The request » Going from the top of the data below, give again each line through the one containing "wasm.setup();", both ends kept.

Data excerpt »
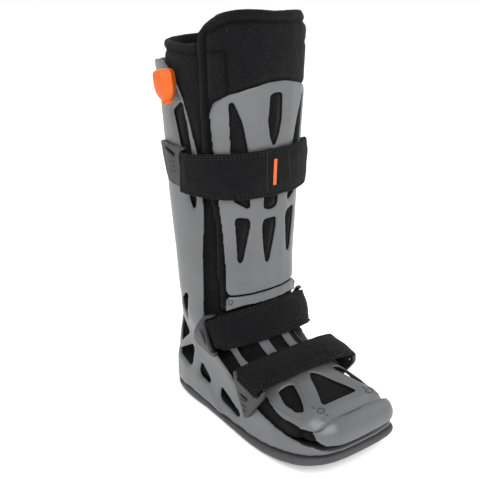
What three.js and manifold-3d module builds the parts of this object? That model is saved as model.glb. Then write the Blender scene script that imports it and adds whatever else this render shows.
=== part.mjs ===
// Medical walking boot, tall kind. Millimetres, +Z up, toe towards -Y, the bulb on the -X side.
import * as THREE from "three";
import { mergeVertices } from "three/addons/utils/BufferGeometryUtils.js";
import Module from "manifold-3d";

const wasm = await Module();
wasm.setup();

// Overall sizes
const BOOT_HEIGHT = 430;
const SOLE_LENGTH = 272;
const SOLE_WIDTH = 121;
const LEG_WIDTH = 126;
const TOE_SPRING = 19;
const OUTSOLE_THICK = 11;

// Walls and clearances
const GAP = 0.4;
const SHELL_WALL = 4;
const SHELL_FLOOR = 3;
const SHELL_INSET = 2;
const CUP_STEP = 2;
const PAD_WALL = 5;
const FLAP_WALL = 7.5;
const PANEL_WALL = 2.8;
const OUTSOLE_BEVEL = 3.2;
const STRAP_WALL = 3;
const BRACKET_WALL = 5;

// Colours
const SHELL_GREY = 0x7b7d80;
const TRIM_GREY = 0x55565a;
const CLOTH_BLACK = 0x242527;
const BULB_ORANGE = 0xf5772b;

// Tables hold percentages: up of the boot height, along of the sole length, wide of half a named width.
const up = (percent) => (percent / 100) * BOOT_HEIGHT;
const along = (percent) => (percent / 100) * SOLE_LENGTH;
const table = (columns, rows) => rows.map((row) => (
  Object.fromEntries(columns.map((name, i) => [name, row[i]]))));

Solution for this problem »
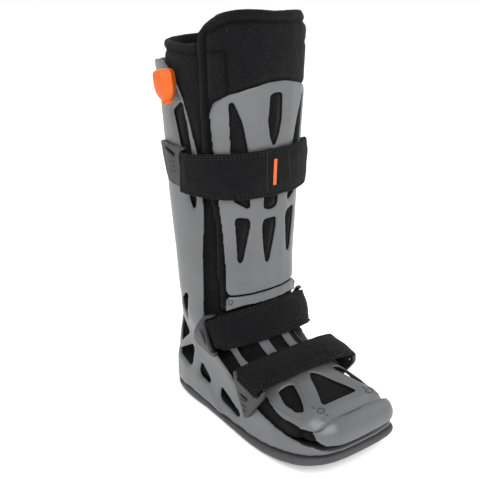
What three.js and manifold-3d module builds the parts of this object? That model is saved as model.glb. Then write the Blender scene script that imports it and adds whatever else this render shows.
=== part.mjs ===
// Medical walking boot, tall kind. Millimetres, +Z up, toe towards -Y, the bulb on the -X side.
import * as THREE from "three";
import { mergeVertices } from "three/addons/utils/BufferGeometryUtils.js";
import Module from "manifold-3d";

const wasm = await Module();
wasm.setup();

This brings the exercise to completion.